Of these, few were ever written in more than one language and none among them can match the size and relative consistency of the chancery documents. Very few of these have been well-edited, although they are now in the process of being properly produced in a new series with accompanying English translations and historical commentaries. Although references are made to the private and to non-fiscal chancery documents, it is the various discussions and analyses of the bilingual registers that form a central part of this volume. As this book was going to press, another was about to be published which has an important bearing on this work. 























The volume in question is the long-awaited work by Jeremy Johns entitled The Royal Dı¯wa¯n: Arabic Administration and Norman Kingship in Sicily.
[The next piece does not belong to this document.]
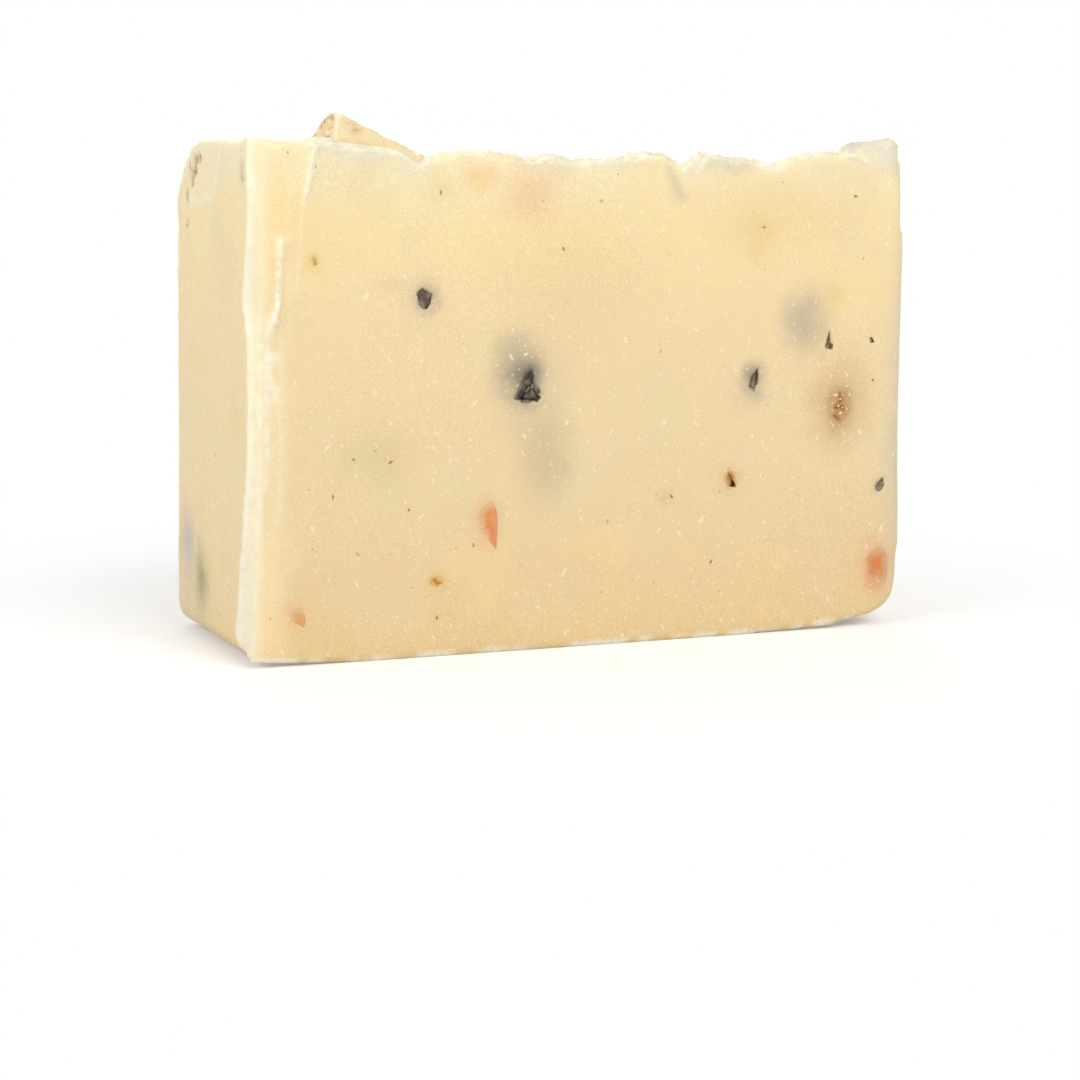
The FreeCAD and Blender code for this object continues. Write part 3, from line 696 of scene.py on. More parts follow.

Although I have not had time to consult this significant work, as co-supervisor for my doctoral thesis, I have had numerous opportunities to consult the author personally and have had access to an early version of the text. Dr Johns has also read a prototype of this book and made many suggestions for which I am extremely grateful. At the time of writing, however, I hope to be able to indicate the many relevant sections in his forthcoming work, which will not only be of benefit to the reader, but also enhance the usefulness of this present volume. Rather like the old joke about waiting for a bus which does not come, then two arrive at once, the year 2003 will see two monographs in English which directly concern the social and administrative history of the island, in particular, the impact and decline of its Arab-Muslim population.